The vultures also know it. In deserts such as the vast Sahara, or the Arabian Desert, sometimes camel riders lose their way because the ocean of sand is so vast that they cannot know the path. Sometimes they lose their way and get exhausted with no water to drink. They sink down, and vultures come. They know this man is going to die. He has not died; he only feels exhausted, but he is preparing to fall down. The vultures can sense it.

Perceptions, therefore, vary in their categories and comprehensiveness, and an in-depth analysis will see objects differently. The idea of an object is different from the object itself, so that is a second factor. The object as such is one factor, and the idea or the notion that you have got about the object is the second factor. The object itself is called artha, and the idea about the object is called jnana.

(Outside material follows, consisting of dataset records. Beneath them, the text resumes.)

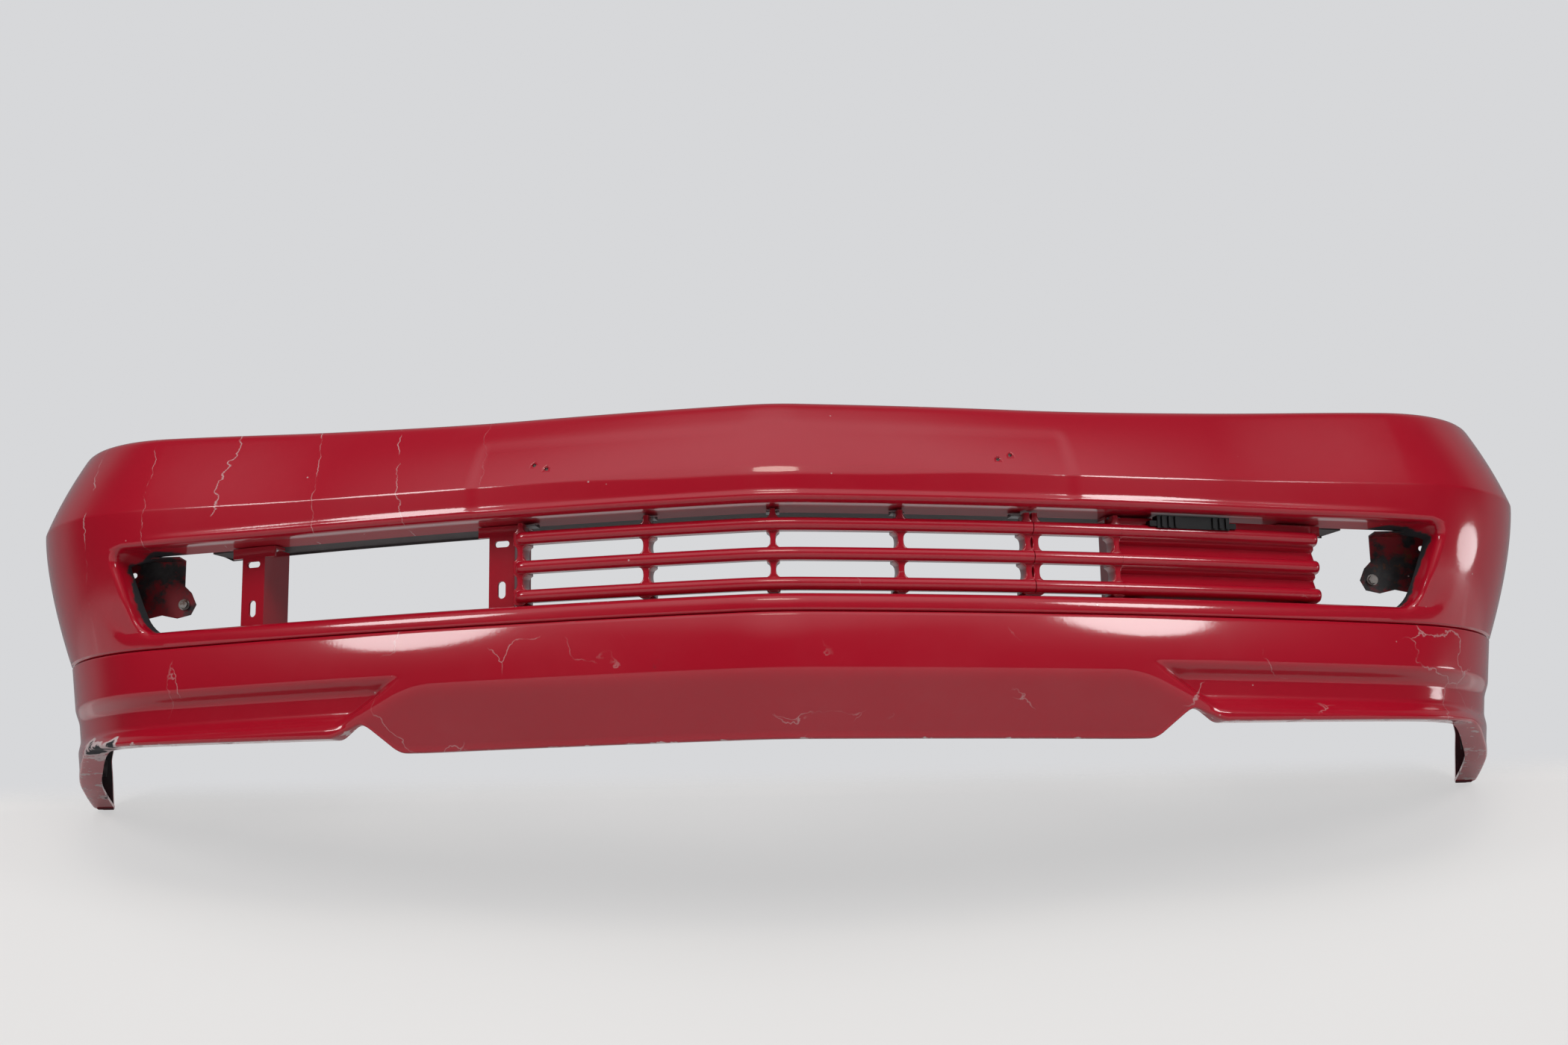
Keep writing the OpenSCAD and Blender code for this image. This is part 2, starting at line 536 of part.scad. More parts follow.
module number_plate_nuts() {
    place() color("#d8d6cf") for (side = [-1, 1]) for (k = [0, 1]) {
        x = plate_span / 2 - plate_inset * k;
        z = plate_z - plate_drop * k;
        translate([side * x, plate_back(x, z), z]) rotate([-90, 0, 0]) difference() {
            union() {
                cylinder(h = 2, d = 9);
                cylinder(h = 11, d1 = 7, d2 = 6);
            }
            translate([0, 0, -1]) cylinder(h = 14, d = 3.4);
        }
    }
}
// Where the cover's inner face lies at x and height z
function plate_back(x, z) = let (s = x * 1.013)
    plan(s)[1] - cover_n(s, z) / cos(heading(s)) + wall * 1.25 + 1.4;
// Spring clips that hold the two joint flanges together
module seam_clips() {
    place() color("#55585c") for (side = [-1, 1]) for (s = [60, 200, 340, 480, 620, 760, 900])
        stand(side * s, -seam_flange + 7, 0) translate([-7, 0, 0]) difference() {
            translate([0, 0, -wall - 1.6]) cube([14, 9.5, 2 * wall + 3.2]);
            translate([-1, -1, -wall - 0.5]) cube([16, 9, 2 * wall + 1]);
        }
}
// Spring nuts on the wheel arch flange and under the chin
module spring_nut() {
    difference() {
        union() {
            translate([-8, -11, 0]) cube([16, 22, 1.2]);
            cylinder(h = 4, d = 9);
        }
        translate([0, 0, -1]) cylinder(h = 7, d = 4.8);
    }
}
module wheel_arch_spring_nuts() {
    place() color("#55585c") for (side = [-1, 1]) for (z = [-110, -40, 40, 120, 190])
        translate([side * (corner_end[0] + cover_side(z) - 14), rear_y(z) - wall - 1.8, z])
            rotate([90, 0, 0]) spring_nut();
}
function cover_side(z) = z > 0 ? cover_n(wing_start, z) : 2;
module undertray_spring_nuts() {
    place() color("#55585c") for (side = [-1, 1]) for (s = [560, 640, 720, 800])
        stand(side * s, -return_w / 2 - 1, low_z(s) + wall + 0.5) spring_nut();
}
module grille_clips() {
    outer = rib_pitch * 2 - 6;
    place() color("#55585c") for (s = [-outer, -rib_pitch, 0, rib_pitch, outer, blind_start])
        stand(s, slat_back + 12, intake_low + 91) difference() {
            translate([-7, 0, 0]) cube([14, 14, 4]);
            translate([-8, -1, 2]) cube([16, 12, 3]);
        }
}

upper_cover();
lower_apron();
centre_grille();
right_grille_insert();
insert_clip();
inner_left_bracket();
outer_left_bracket();
inner_right_bracket();
outer_right_bracket();
bracket_rivets();
left_fog_lamp_bracket();
right_fog_lamp_bracket();
fog_bracket_bolts();
fog_bracket_nuts();
intake_edge_strip();
top_mounting_strip();
top_strip_rivets();
left_side_rail();
right_side_rail();
side_rail_studs();
number_plate_nuts();
seam_clips();
wheel_arch_spring_nuts();
undertray_spring_nuts();
grille_clips();
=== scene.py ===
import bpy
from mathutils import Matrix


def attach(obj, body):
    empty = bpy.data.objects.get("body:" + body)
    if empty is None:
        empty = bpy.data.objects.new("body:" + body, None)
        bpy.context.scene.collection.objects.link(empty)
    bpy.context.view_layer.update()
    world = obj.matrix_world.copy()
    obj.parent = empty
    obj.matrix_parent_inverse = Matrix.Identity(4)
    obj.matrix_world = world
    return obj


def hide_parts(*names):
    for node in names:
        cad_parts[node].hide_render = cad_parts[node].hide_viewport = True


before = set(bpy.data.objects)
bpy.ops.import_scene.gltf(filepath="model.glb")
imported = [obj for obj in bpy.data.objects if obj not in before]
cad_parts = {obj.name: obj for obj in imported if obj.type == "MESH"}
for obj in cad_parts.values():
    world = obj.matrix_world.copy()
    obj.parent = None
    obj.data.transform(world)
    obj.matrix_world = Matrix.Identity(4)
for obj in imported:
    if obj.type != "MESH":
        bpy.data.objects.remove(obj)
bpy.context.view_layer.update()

import math
import bmesh
import bpy
import numpy as np
from mathutils import Matrix, Vector

print("frame loaded:", len(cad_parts), "nodes")


def ramp(a, b, v):
    # smooth step of v, from 0 at a to 1 at b
    k = np.clip((v - a) / (b - a), 0, 1)
    return k * k * (3 - 2 * k)


def mix(a, b, k):
    return a + (b - a) * k


# plan curve: three arcs and a straight wing. Sizes are in millimetres, from the seam's level and the nose
planSizes = {"radii": (240, 3104, 240), "turns": (0, 9, 22, 86), "midY": 238.75, "baseZ": 160}
turns = np.radians(planSizes["turns"])
radii = np.array(planSizes["radii"], float)
knots = np.concatenate([[0], np.cumsum(radii * np.diff(turns))])
arcX = np.concatenate([[0], np.cumsum(radii * np.diff(np.sin(turns)))])
arcY = np.concatenate([[0], np.cumsum(-radii * np.diff(np.cos(turns)))])


def placeAt(s, n, z):
    # point at length s along the plan curve, n in front of it, at height z, in metres in the row frame
    s, n, z = np.broadcast_arrays(np.asarray(s, float), np.asarray(n, float), np.asarray(z, float))
    a = np.abs(s)
    h = np.interp(a, knots, turns)
    k = np.clip(np.searchsorted(knots, a, side="right") - 1, 0, 2)
    past = np.maximum(0, a - knots[3])
    x = arcX[k] + radii[k] * (np.sin(np.minimum(h, turns[3])) - np.sin(turns[k])) + past * np.cos(h)
    y = arcY[k] + radii[k] * (np.cos(turns[k]) - np.cos(h)) + past * np.sin(h)
    x = np.where(s < 0, -1.0, 1.0) * (x + n * np.sin(h))
    y = y - n * np.cos(h) - planSizes["midY"]
    return np.stack([x, y, z + planSizes["baseZ"]], -1) / 1000


# wheel arch: the wing's tip, the arc round the wheel centre, and the flange along it
archSizes = {"tipY": 483, "tipZ": 160, "radius": 415, "z": 58, "round": 5, "returnW": 26}
archY = archSizes["tipY"] + math.sqrt(archSizes["radius"] ** 2 - (archSizes["tipZ"] + archSizes["z"]) ** 2)


def rearS(z):
    # length along the curve to the wheel arch edge at height z
    y = archY - np.sqrt(archSizes["radius"] ** 2 - (z - archSizes["z"]) ** 2)
    return knots[3] + (y - arcY[3]) / math.sin(turns[3])


rearTip = float(rearS(-archSizes["tipZ"]))


# the upper cover's shape
coverSizes = {"wall": 3.5, "topZ": 238, "topRise": 18, "topForward": 13, "foldZ": 151, "foldRise": 8,
              "riseFrom": (290, 880), "setback": 58, "noseBulge": 3, "bulge": 38, "bulgeFrom": (520, 960),
              "bandBow": 12, "flange": 24, "seamFlange": 22, "foldSoft": 8, "foldSharp": 0.5,
              "foldFrom": (90, 260), "foldCut": 1.67}
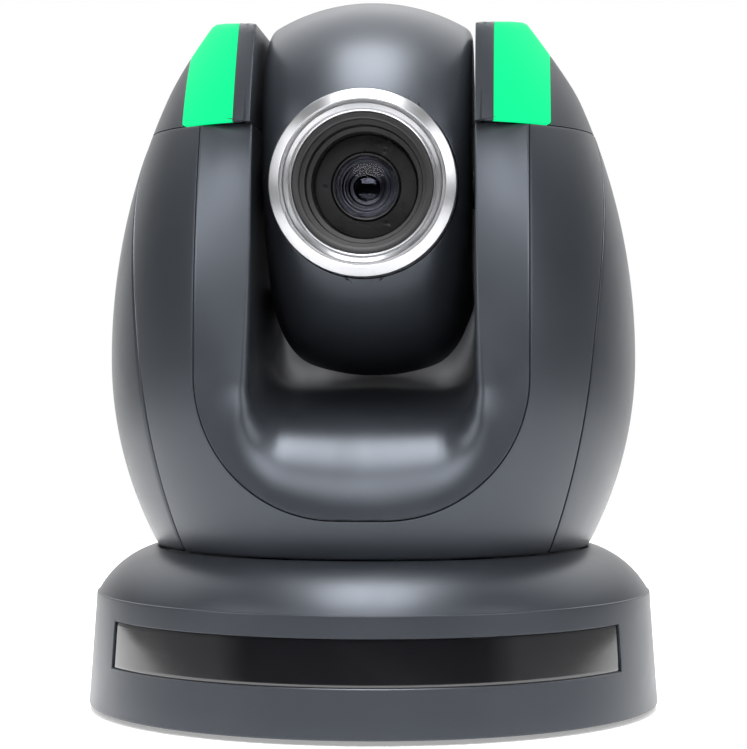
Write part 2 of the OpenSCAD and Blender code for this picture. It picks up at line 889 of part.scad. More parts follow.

There is a third factor, namely, the nomenclature. A tree is not called a stone, a stone is not called water, water is not called fire, and fire is not called milk. Each object has its name. The moment you utter the word ‘fire’, the idea of milk will not come to your mind. The association of the name with that particular object is so intimate and essential that you will not be able to make a distinction between the object as such and the name. For example, a man named Joseph will not be able to appreciate himself being called by any other name, such as Robert. There is a person fast asleep whose name is Rama. If you say, “Rama, get up,” he will wake up. If you say, “Nightingale, get up,” Rama will not get up because he knows that he is not Nightingale. Even though he is fast asleep, he knows he is Rama and not Nightingale. That shows the intimacy, the intense connection between the name and the person.

Now, I mentioned that there is a mixing up of values in the perception of an object. The object as such, independently by itself without any association, is one thing. The name that you associate with it, the nomenclature, your idea of it, is the other. Patanjali says that in your meditation on the object, you should differentiate that object from involvement in the idea you have got about it, and also the nomenclature connected with it. It is not ordinarily possible for you to do this, and so Patanjali’s system of meditation is very difficult. It is very important, and must be practised by everyone. There is no other way, but it is so difficult, like peeling a hard ball of steel. How will you peel it?

However much you may try to dissociate the object as such from the idea and nomenclature, you will not succeed. But ages of practice – I should say ages, not even months and years – will enable you to succeed in entering into the object.

So this earliest stage of samapatti or samadhi, which in the language of Patanjali is called savitarka, is such a complicated thing; even the first stage itself is so complicated. That is to say, you will face a difficulty in dissociating the subject and the object from their involvement of nomenclature and ideation. This physical cosmos – earth, water, fire, air and ether, this continuum of matter – is such an object that is now before you. The object that has been placed before you for contemplation is the entire cosmos of matter. Matter is a name that you have given to it. Remove that name. Do not call it matter. Do not call it earth, water, fire, air, ether. Remove these names. Do not call it mahabhuta. Remove this nomenclature, and do not have any idea about it as a solid substance like earth, which is of a particular consistency when you touch it. The liquidity of water, the heat of fire, the taste of something, the movement of air, the expanse of sky – remove all these ideas from your mind, and remove the name. You will find there is something remaining there as the background of these processes.

If you can succeed in dissociating this entire physical cosmos of matter from its idea that you have about it and the nomenclature that is associated with it, you will be in union with the whole reality of prakriti’s evolution in the lowest of its stages. You will be cosmically identified with the whole of material substance. You will be cosmically aware of your being one with all nature, and that is savitarka samadhi.

There are five or six stages, all staggering and yet worthwhile knowing, with which Patanjali concludes with the great dictum of kaivalya, or absolute liberation.